I admire George Lee. I regard him as a man of remarkable integrity. I see him as a brave man, willing to face whatever the backlash may be of his decision to resign from politics. He was hounded from many sides yesterday. Luckily for George, and for us, he is articulate and he countered every attack with that greatest weapon of all: the truth. It had not been easy for him to leave aside his high-profile, well-paid job nine months ago. Nor was it easy for him yesterday to stand alone and be true to himself. Well done George. I salute you.
Raw humanity
My best friend during the 1980s said to me once that he hoped I’d never lose my ‘rawness’. Another good friend in the early ’90s nicknamed me ‘the Human’. I couldn’t have wished for a finer accolade.
When people ask what religion you are or what nationality or whether you’re a Northsider or a Southsider or whatever the pigeonholes of choice are at any time or in any place, could there be a better response than saying: ‘I’m a human being’. What a defence against being categorised, pigeonholed, sealed up and packaged in some preconceived bias. Human! If we could all recognise each other’s humanity, I mean how good would that be?! Remember that scene in that wonderful movie Elephant Man when the protagonist declares: ‘I am a human being!’
In Northern Ireland, there’s the old joke of someone asking a guy what religion he is. He says ‘I’m a Muslim.’ He’s asked: ‘But are you a Catholic Muslim or a Protestant Muslim?’
Once, when I was asked my religion I replied ‘I’m a human being.’ People laughed. They thought it was funny. There was no malice on their part. But I wonder if the laughter had something to do with recognising the needlessness of their albeit innocent attempt to pigeonhole a fellow human being. And we do it all the time. In Britain: Labour or Conservative. In the US, Republican or Democrat. All these things help us to focus on differences.

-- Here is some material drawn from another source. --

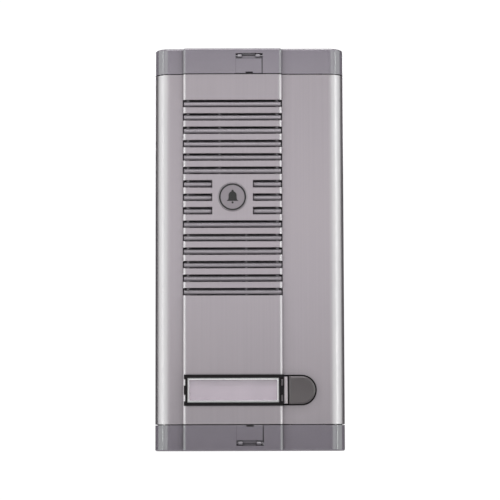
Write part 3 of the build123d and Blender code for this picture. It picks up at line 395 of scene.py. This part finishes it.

Maybe for today if we go to pigeonhole someone let’s catch ourselves doing it and instead look for our shared humanity. Oh, and see how the Unionists and Irish Republicans, succeeded in doing precisely that over the weekend. Transcending difference. And wasn’t it great to hear the humour, where our shared humanity so often manifests, with Peter Robinson’s joke about winning the gold medal for negotiating at the forthcoming London Olympics but that no doubt they’d then have to negotiate about what flag and anthem to use. And Martin McGuinness’ quip about his suggestion that Peter wear a green tie and he’d wear an orange one.
By the way, might as well say it hear as anywhere, I’ve a proposed symbol for the unity of humans in Northern Ireland. You know the yin yang symbol? Well picture it with, say, the white section coloured green, white and orange, and the black section coloured red, white and blue. And the black circle in the white area would be the Union Jack and the white circle in the black section would be the Tricolour. I know no more powerful symbol for the two major energies in Northern Ireland. It would be a symbol of balance, of the unity of opposites. That the British identity in Northern Ireland is somehow central to Irish identity and the Irish identity there is somehow intrinsic to the British identity. Neither dominating the other, each complementing the other. Each recognising the other in itself…
Relaxation
I’m sitting by the fire, listening to Gay Byrne on RTE Lyric FM of a Sunday afternoon. I’ve resisted the invitations to go elsewhere. There’s a lot to be said for sitting in a recliner chair in your own home. And I’ve just looked out the window and, no surprises, my daughter and her cousins are visiting here: just as I expected. And now my son and his cousin has arrived too. Just as I predicted. And the girls came laden with a bowl of sticky toffee pudding for me. Now, does life get any better than this?
Uncle Gaybo! His show is just over. But I recall that it was he, Gay Byrne, who first planted the irresistable bug of writing. He held a short story competition way back in the mid-1980s and I entered the competition. It was a tiny piece. I think just 500 words. A professional actor performed my little piece. I was one of the top ten finalists. It didn’t win the competition. But the buzz I got out of having my words read out on radio by a professonal actor was brilliant. I’d caught the bug and here I am, more than 25 years later, earning my living as a writer, editor and inveterate diariest. Thanks Uncle Gaybo! For your encouragement, the chance to taste the delight of my profession, and for being The Voice of Irish Radio through my youth, adulthood and, now, middle age.
Loneliness
It is human to feel lonely from time to time. We all must face death alone. It is a solitary journey. And so, even blessed as I am and very fortunate to have a loving family, I felt a bit lonely tonight. I see my children growing and maturing as they should and I know that the day will come when it will be time for them to leave the nest. I looked at some family photos tonight while they played together on the Wii. Gosh, how they’ve grown from the little things of yesteryear. There’s something wonderful and beautiful and sad and gorgeous and touching and … lonely about it all. The shortness of life. It passes like a blink!
And what do we have to show for it all? All passes. Save love, I guess.
Peace at the last
‘May He support us all the day long, till the shadows lengthen and the evening comes, and the busy world is hushed, and the fever of life is over, and our work is done. Then in His mercy may He give us a safe lodging, and a holy rest and peace at the last.’
– John Henry Cardinal Newman
Even to unbelievers, this prayer, or poem if you prefer, has a mollifying beat and effect. We aren’t alone. Support is at hand. For believers, from God. For unbelievers, from other people, one’s inner resources, the bounty of the universe. We’ve work to do. Lots of it. But an end will come and our work will be done, and the busy world, at least for us, will be hushed, the ‘fever of life’ over. May we tread this day confident of a safe lodging, rest, serenity and peace in our hearts this day.